PROBLEM DETAILS -> Tally the lines of the listing that contain the word "down", then give the total and nothing else.

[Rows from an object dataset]
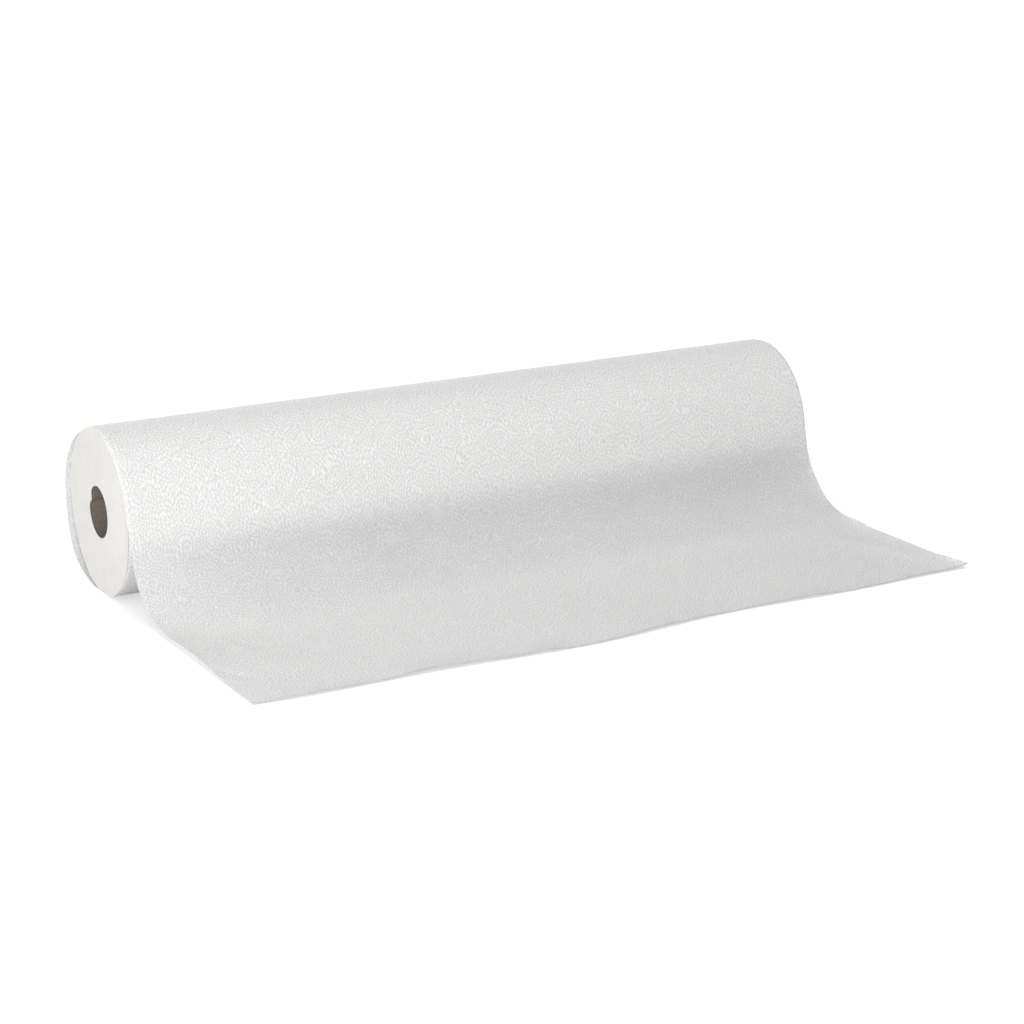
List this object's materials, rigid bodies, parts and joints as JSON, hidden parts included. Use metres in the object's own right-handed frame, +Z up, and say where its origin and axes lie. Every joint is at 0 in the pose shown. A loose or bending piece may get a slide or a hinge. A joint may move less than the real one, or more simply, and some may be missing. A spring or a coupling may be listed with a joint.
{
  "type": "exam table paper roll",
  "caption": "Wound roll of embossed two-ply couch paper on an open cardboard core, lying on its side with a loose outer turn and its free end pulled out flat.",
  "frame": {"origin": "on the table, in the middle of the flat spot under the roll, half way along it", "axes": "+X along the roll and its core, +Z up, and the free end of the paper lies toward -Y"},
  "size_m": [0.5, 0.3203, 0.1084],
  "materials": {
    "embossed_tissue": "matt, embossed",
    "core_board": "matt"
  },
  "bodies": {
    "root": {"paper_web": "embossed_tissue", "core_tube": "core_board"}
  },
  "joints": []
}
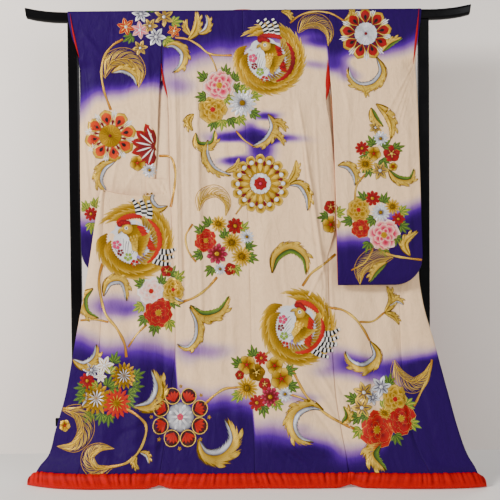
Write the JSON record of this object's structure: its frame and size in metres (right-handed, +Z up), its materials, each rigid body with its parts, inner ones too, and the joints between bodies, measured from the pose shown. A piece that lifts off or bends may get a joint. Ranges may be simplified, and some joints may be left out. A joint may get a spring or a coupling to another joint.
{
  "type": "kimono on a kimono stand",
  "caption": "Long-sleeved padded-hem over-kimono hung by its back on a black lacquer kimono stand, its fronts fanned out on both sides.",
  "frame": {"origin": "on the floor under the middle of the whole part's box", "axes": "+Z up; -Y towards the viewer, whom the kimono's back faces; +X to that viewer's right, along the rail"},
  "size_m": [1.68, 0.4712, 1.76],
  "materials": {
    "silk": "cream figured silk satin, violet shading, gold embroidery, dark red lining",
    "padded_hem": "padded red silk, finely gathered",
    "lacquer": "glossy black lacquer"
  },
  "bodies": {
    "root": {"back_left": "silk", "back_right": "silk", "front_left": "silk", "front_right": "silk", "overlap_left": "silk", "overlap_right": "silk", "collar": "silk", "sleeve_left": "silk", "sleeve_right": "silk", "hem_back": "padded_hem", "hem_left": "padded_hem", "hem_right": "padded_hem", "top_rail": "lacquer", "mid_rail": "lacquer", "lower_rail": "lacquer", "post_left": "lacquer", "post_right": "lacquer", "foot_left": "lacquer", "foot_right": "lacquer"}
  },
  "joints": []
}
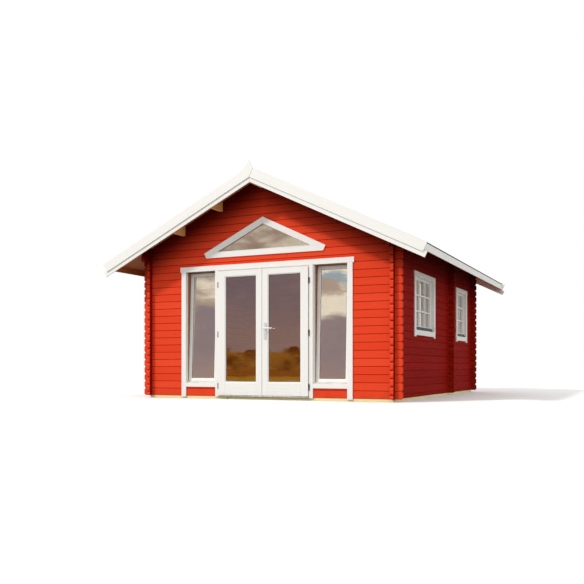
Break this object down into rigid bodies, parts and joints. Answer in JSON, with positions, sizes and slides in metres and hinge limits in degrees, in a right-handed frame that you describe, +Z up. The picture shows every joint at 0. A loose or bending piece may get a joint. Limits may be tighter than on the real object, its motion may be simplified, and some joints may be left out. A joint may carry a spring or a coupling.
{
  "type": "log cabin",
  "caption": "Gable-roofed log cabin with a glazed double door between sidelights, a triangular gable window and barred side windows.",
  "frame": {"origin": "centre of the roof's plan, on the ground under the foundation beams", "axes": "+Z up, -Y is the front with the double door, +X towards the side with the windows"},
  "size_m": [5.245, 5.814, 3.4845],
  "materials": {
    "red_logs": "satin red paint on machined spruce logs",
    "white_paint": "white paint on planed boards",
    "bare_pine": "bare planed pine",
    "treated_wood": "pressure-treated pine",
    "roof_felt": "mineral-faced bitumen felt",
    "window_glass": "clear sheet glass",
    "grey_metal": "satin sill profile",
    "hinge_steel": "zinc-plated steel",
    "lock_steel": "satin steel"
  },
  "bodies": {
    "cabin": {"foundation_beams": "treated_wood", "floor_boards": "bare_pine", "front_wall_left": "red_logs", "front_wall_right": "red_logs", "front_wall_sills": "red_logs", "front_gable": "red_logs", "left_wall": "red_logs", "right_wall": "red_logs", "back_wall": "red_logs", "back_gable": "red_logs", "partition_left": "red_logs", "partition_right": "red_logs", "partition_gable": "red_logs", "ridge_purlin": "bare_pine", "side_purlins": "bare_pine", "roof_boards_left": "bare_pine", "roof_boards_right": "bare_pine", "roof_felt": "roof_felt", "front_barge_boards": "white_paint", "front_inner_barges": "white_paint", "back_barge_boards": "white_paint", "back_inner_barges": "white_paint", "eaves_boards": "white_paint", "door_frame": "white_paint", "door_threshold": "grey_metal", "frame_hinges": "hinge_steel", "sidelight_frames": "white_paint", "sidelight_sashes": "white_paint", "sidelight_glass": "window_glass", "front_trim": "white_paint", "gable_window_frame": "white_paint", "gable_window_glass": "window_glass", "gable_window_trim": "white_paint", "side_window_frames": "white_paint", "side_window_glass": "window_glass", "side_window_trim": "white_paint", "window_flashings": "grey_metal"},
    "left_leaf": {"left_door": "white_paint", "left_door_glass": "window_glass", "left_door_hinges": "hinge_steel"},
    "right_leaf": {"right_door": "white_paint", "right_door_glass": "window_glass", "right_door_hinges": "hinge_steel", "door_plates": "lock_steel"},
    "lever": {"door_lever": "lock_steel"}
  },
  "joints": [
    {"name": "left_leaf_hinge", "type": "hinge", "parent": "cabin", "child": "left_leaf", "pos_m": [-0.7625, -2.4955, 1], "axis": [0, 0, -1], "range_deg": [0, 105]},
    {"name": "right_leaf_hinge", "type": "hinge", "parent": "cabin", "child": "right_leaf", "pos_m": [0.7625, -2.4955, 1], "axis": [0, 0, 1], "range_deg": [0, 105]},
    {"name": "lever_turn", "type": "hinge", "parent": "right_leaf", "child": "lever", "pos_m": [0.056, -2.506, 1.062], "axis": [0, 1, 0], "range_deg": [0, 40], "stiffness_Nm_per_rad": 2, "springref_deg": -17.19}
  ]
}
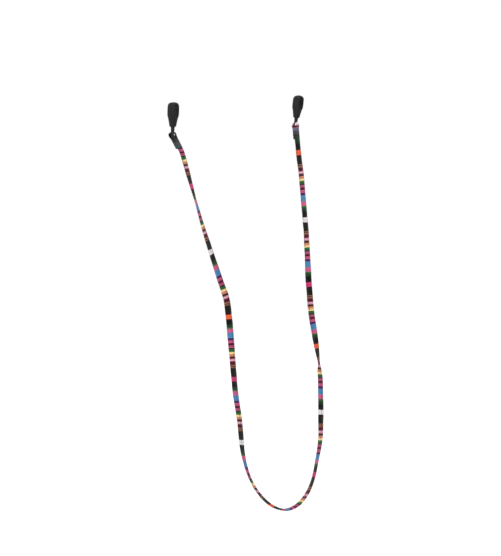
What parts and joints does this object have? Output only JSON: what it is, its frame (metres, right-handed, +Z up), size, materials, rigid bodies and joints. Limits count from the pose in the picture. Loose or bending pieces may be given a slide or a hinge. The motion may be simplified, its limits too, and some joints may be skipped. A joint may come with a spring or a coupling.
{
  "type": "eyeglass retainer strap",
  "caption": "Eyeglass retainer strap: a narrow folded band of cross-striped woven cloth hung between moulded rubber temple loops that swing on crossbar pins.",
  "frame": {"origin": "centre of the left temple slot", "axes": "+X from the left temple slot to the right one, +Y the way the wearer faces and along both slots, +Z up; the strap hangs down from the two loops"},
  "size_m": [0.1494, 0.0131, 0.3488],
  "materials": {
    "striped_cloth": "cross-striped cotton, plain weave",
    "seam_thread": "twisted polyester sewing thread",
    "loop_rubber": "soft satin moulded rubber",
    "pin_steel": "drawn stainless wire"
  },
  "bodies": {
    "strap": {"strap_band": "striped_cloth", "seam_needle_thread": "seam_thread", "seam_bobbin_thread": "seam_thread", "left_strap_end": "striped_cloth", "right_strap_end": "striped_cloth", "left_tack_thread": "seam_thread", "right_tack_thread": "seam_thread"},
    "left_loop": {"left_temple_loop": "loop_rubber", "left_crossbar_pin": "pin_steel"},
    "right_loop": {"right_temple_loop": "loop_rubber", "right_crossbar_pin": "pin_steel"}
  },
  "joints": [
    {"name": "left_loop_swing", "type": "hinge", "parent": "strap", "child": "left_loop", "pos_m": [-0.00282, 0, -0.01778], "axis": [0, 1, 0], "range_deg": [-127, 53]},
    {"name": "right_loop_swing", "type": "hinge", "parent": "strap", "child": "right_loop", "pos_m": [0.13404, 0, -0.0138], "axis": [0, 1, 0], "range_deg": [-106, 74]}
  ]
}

FULL OUTPUT -> 2